[
Lists Home |
Date Index |
Thread Index
]
- From: Ian Graham <igraham@ic-unix.ic.utoronto.ca>
- To: Alan Kennedy <alank@xhaus.com>
- Date: Tue, 28 Nov 2000 11:53:03 -0500 (EST)
The mapping to an ascii character sequence is defined in the URI
specifications. However, there is the 'old' way (which allowed
only Latin-1 characters in a URI) and the 'new' way ( which alows
any characters, but requires a choice of charset, with UTF-8
being the recommended one), and the two are quite different. The
formal specifications are in a bunch of RFCs, including
http://www.ietf.org/rfc/rfc2396.txt (URI syntax - updates
RFCs 1808, 1738 )
http://www.ietf.org/rfc/rfc2718.txt (Guidelines for new URL schemes,
with a note on charset issues)
Hoope this helps --
Ian
--
Ian Graham .......................... http://www.utoronto.ca/ian/
i a n d o t g r a h a m a t u t o r o n t o d o t c a
On Sun, 26 Nov 2000, Alan Kennedy wrote:
> Hello again,
>
> Another question about identifiers, this time URIs.
>
> I need to compare URIs, both as SYSTEM identifiers and Namespace
> identifiers.

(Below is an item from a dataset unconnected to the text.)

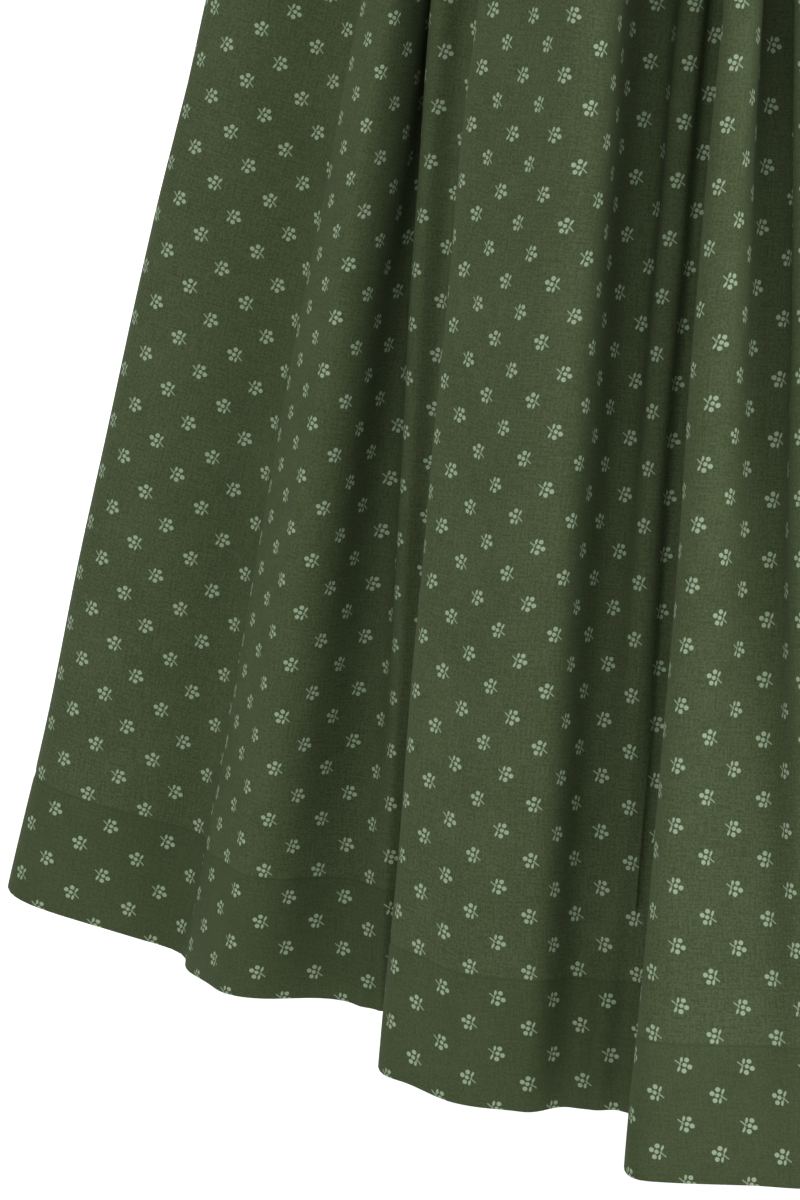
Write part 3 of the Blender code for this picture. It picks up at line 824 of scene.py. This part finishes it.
def stitch_points(line, normal, pitch, length, radius):
    """Stitches along a line: each is a tube of five rings of six points, whose radius
    swells as the root of a sine and whose ends dip into the cloth as a parabola."""
    run = np.concatenate([[0.0], np.linalg.norm(np.diff(line, axis=0), axis=1).cumsum()])
    starts = np.arange(pitch / 2, run[-1] - length, pitch)
    t = np.linspace(0.0, 1.0, 5)
    place = starts[:, None] + length * t[None, :]
    centre = np.stack([np.interp(place, run, line[:, k]) for k in range(3)], axis=-1)
    up = np.stack([np.interp(place, run, normal[:, k]) for k in range(3)], axis=-1)
    up /= np.linalg.norm(up, axis=-1, keepdims=True)
    forward = np.gradient(centre, axis=1)
    forward /= np.linalg.norm(forward, axis=-1, keepdims=True)
    sideways = np.cross(up, forward)
    swell = radius * np.sqrt(np.clip(np.sin(math.pi * (0.08 + 0.84 * t)), 0, 1))
    centre = centre + up * (radius * (0.9 - 5.0 * (t - 0.5) ** 2))[None, :, None]
    turn = np.arange(6) * math.pi / 3
    ring = (
        np.cos(turn)[None, None, :, None] * sideways[:, :, None]
        + np.sin(turn)[None, None, :, None] * up[:, :, None]
    )
    return centre[:, :, None] + ring * swell[None, :, None, None]


def tube_mesh(name, tubes, material):
    """Many closed tubes (tubes, rings, points round, xyz) as one mesh, ends capped."""
    count, rings, sides = tubes.shape[:3]
    index = np.arange(count * rings * sides).reshape(count, rings, sides)
    after = np.roll(index, -1, axis=2)
    walls = np.stack([index[:, :-1], after[:, :-1], after[:, 1:], index[:, 1:]], axis=-1)
    walls = walls.reshape(-1)
    caps = np.concatenate([index[:, 0, ::-1], index[:, -1]]).reshape(-1)
    corners = np.concatenate([walls, caps]).astype(np.int32)
    wall_starts = np.arange(0, len(walls), 4)
    cap_starts = len(walls) + np.arange(0, len(caps), sides)
    starts = np.concatenate([wall_starts, cap_starts]).astype(np.int32)
    mesh = bpy.data.meshes.new(name)
    mesh.vertices.add(index.size)
    mesh.vertices.foreach_set("co", tubes.reshape(-1).astype(np.float32))
    mesh.loops.add(len(corners))
    mesh.loops.foreach_set("vertex_index", corners)
    mesh.polygons.add(len(starts))
    mesh.polygons.foreach_set("loop_start", starts)
    mesh.polygons.foreach_set("use_smooth", np.ones(len(starts), dtype=bool))
    mesh.update(calc_edges=True)
    mesh.validate()
    mesh.materials.append(material)
    piece = bpy.data.objects.new(name, mesh)
    bpy.context.scene.collection.objects.link(piece)
    return piece


def thread_material():
    """Cotton thread: the cloth's green, a little lighter, with a fine twist by noise."""
    material = bpy.data.materials.new("sewing thread")
    material.use_nodes = True
    tree = material.node_tree
    shader = tree.nodes["Principled BSDF"]
    twist = node(tree, "ShaderNodeTexNoise")
    twist.inputs["Scale"].default_value = 2500.0
    place = node(tree, "ShaderNodeTexCoord").outputs["Object"]
    tree.links.new(place, twist.inputs["Vector"])
    colour = mix_colours(
        tree, twist.outputs["Fac"], (0.050, 0.068, 0.034, 1.0), (0.088, 0.112, 0.060, 1.0)
    )
    tree.links.new(colour, shader.inputs["Base Color"])
    shader.inputs["Roughness"].default_value = 0.6
    return material


THREAD = thread_material()


def sew(name, lines, pitch=STITCH_PITCH, length=STITCH_LENGTH, radius=STITCH_RADIUS):
    """One piece of stitches along several lines, each a pair of points and normals."""
    tubes = np.concatenate([stitch_points(*line, pitch, length, radius) for line in lines])
    piece = tube_mesh(name, tubes, THREAD)
    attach(piece, "root")
    return piece


def both_hands(lines):
    """The lines and their mirror images on the wearer's other side."""
    flip = np.array([-1.0, 1.0, 1.0])
    return lines + [(line * flip, normal * flip) for line, normal in lines]


sew("topstitching_side_fronts", both_hands(
    [path_beside(side_fronts[0], side, 0.0025) for side in ("first", "last")]
))
sew("topstitching_side_backs", both_hands(
    [path_beside(side_backs[0], side, 0.0025) for side in ("first", "last")]
))
sew("topstitching_back", [path_beside(back_panel[0], "top", 0.0025)])
sew("topstitching_fronts", [
    path_beside(front_panels["right"], "top", 0.0025),
    path_beside(front_panels["right"], "first", 0.0025),
    path_beside(front_panels["left"], "top", 0.0025),
])


# --- Buttons -----------------------------------------------------------------------------
# Seven turned horn buttons, dyed dark green, with a raised rim and four holes, sewn on with
# crossed threads along the centre front; they cover the buttonholes in the right front.

BUTTON_COUNT = 7
BUTTON_RINGS, BUTTON_SIDES = 30, 48
HOLE_PLACE, HOLE_RADIUS = 0.0015, 0.00062


def button_material():
    """Dyed horn: two greens in drawn-out streaks, polished."""
    material = bpy.data.materials.new("dyed horn")
    material.use_nodes = True
    tree = material.node_tree
    shader = tree.nodes["Principled BSDF"]
    place = node(tree, "ShaderNodeTexCoord").outputs["Object"]
    streak = node(tree, "ShaderNodeTexNoise")
    streak.inputs["Scale"].default_value = 120.0
    streak.inputs["Detail"].default_value = 4.0
    streak.inputs["Distortion"].default_value = 1.5
    tree.links.new(vector_calc(tree, "MULTIPLY", place, (3.0, 1.0, 1.0)), streak.inputs["Vector"])
    colour = mix_colours(
        tree, streak.outputs["Fac"], (0.030, 0.040, 0.022, 1.0), (0.110, 0.120, 0.075, 1.0)
    )
    tree.links.new(colour, shader.inputs["Base Color"])
    rough = calc(tree, "MULTIPLY_ADD", streak.outputs["Fac"], 0.2, 0.28)
    tree.links.new(rough, shader.inputs["Roughness"])
    return material


HORN = button_material()


def button_points(radius, thickness):
    """A turned button about +Z, as rings from the middle of its face round its edge to the
    middle of its back. The face dips to a dish inside a rounded rim, and four holes sink as
    smooth steps of the distance to their centres."""
    t = np.linspace(0.0, 1.0, BUTTON_RINGS)[:, None]
    turn = np.arange(BUTTON_SIDES)[None, :] * 2 * math.pi / BUTTON_SIDES
    face = np.clip(t / 0.6, 0, 1)
    edge = np.clip((t - 0.6) / 0.2, 0, 1)
    back = np.clip((t - 0.8) / 0.2, 0, 1)
    reach = radius * np.where(t <= 0.6, 0.93 * face, 0.93 + 0.07 * np.sin(math.pi * edge))
    reach = np.where(t > 0.8, radius * 0.93 * (1 - back), reach)
    rim = np.exp(-(((reach - 0.82 * radius) / (0.13 * radius)) ** 2))
    height = np.where(t <= 0.6, thickness * (0.28 + 0.22 * rim), 0.0)
    height = np.where(t > 0.6, thickness * 0.36 * np.cos(math.pi * edge), height)
    height = height + 0 * turn
    x, y = reach * np.cos(turn), reach * np.sin(turn)
    for side in (0, 1, 2, 3):
        angle = math.pi / 4 + side * math.pi / 2
        away = np.hypot(x - HOLE_PLACE * math.cos(angle), y - HOLE_PLACE * math.sin(angle))
        sink = 1 - smooth_step(away, 0.7 * HOLE_RADIUS, 1.15 * HOLE_RADIUS)
        height -= np.where(t <= 0.6, 0.0010 * sink, 0.0)
    return np.stack([x, y, height], axis=-1)


def facing(points, middle, outward):
    """Points about the origin with +Z up, turned so that +Z is outward, and placed."""
    side = np.cross((0.0, 0.0, 1.0), outward)
    side /= np.linalg.norm(side)
    rise = np.cross(outward, side)
    return middle + points[..., :1] * side + points[..., 1:2] * rise + points[..., 2:] * outward


THREAD_REST = 0.00085
crossed_threads = []
for k in range(BUTTON_COUNT):
    name = f"button_{k + 1}"
    low, high = (np.array(corner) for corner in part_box(name))
    middle = (low + high) / 2
    level = (middle[2] - WAIST_HEIGHT) / (CHEST_HEIGHT - WAIST_HEIGHT)
    up = body_point(np.array(level + 0.02), np.array(0.0)) - body_point(
        np.array(level - 0.02), np.array(0.0)
    )
    outward = np.cross((1.0, 0.0, 0.0), up)
    outward /= -np.linalg.norm(outward) * np.sign(outward[1])
    shape = button_points((high[0] - low[0]) / 2, 0.0028)
    rings = facing(shape, middle, outward)
    button = tube_mesh("turned_" + name, rings[None], HORN)
    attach(button, "root")
    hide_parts(name)
    for angle in (math.pi / 4, 3 * math.pi / 4):
        across = np.linspace(-HOLE_PLACE, HOLE_PLACE, 5)[:, None]
        line = across * np.array([[math.cos(angle), math.sin(angle), 0.0]])
        line[:, 2] = THREAD_REST
        crossed_threads.append((facing(line, middle, outward), np.tile(outward, (5, 1))))
sew("button_threads", crossed_threads, pitch=0.0002, length=0.0028, radius=0.00030)


# --- Studio ------------------------------------------------------------------------------
# A pale floor below the hanging dress, an even white room, a large soft light from the
# wearer's left and another on the floor behind; the camera looks down on the right front
# of the skirt.

bpy.ops.mesh.primitive_plane_add(size=60.0, location=(0.0, 2.5, -1.38))
floor = bpy.context.active_object
floor.name = "floor"
paint = bpy.data.materials.new("pale floor")
paint.use_nodes = True
matt = paint.node_tree.nodes["Principled BSDF"]
matt.inputs["Base Color"].default_value = (0.96, 0.96, 0.96, 1.0)
matt.inputs["Roughness"].default_value = 0.9
floor.data.materials.append(paint)

room = bpy.data.worlds.new("white room")
room.use_nodes = True
room.node_tree.nodes["Background"].inputs["Color"].default_value = (1.0, 1.0, 1.0, 1.0)
room.node_tree.nodes["Background"].inputs["Strength"].default_value = 1.0
bpy.context.scene.world = room
bpy.context.scene.view_settings.view_transform = "Standard"


def soft_light(name, place, aim, size, power):
    """A square area light that faces the point it is aimed at."""
    lamp = bpy.data.lights.new(name, "AREA")
    lamp.size = size
    lamp.energy = power
    light = bpy.data.objects.new(name, lamp)
    bpy.context.scene.collection.objects.link(light)
    light.location = place
    away = np.array(place) - np.array(aim)
    light.rotation_euler = (
        math.atan2(math.hypot(away[0], away[1]), away[2]),
        0.0,
        math.atan2(away[0], -away[1]),
    )
    return light


soft_light("key", (2.2, -2.5, 0.8), (0.0, 0.0, -0.75), 1.6, 56.0)
soft_light("floor light", (0.0, 2.4, 0.7), (0.0, 2.4, -1.38), 3.0, 40.0)

CAMERA_DROP = math.radians(18.5)
CAMERA_DISTANCE = 3.0
VIEW_CENTRE = (-0.166, -0.240, -0.8507)
lens = bpy.data.cameras.new("camera")
lens.lens = 225.0
lens.sensor_width = 36.0
camera = bpy.data.objects.new("camera", lens)
bpy.context.scene.collection.objects.link(camera)
camera.location = (
    VIEW_CENTRE[0],
    VIEW_CENTRE[1] - CAMERA_DISTANCE * math.cos(CAMERA_DROP),
    VIEW_CENTRE[2] + CAMERA_DISTANCE * math.sin(CAMERA_DROP),
)
camera.rotation_euler = (math.pi / 2 - CAMERA_DROP, 0.0, 0.0)
bpy.context.scene.camera = camera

The question I need to answer is this:-
>
> What character encoding should I use for encoding and decoding of
> escaped values in URIs?
>
> For example: if I see "%7e"("~" in USASCII) in a URI, what character
> en(de)coding should I use to map that to a single character for
> comparison purposes? What about "%e9" ("e-acute" in "iso-8859-1")?
>
> Another example: If I see a non-USASCII character in an URI,
> say "ü" ("u-umlaut"), should I escape that as "%fc", as in
> "iso-8859-1"? Or should I be using UTF-8?
>
> Or is there no such universal mapping?
>
> Again, TIA for any enlightenment.
>
> Alan.
>
|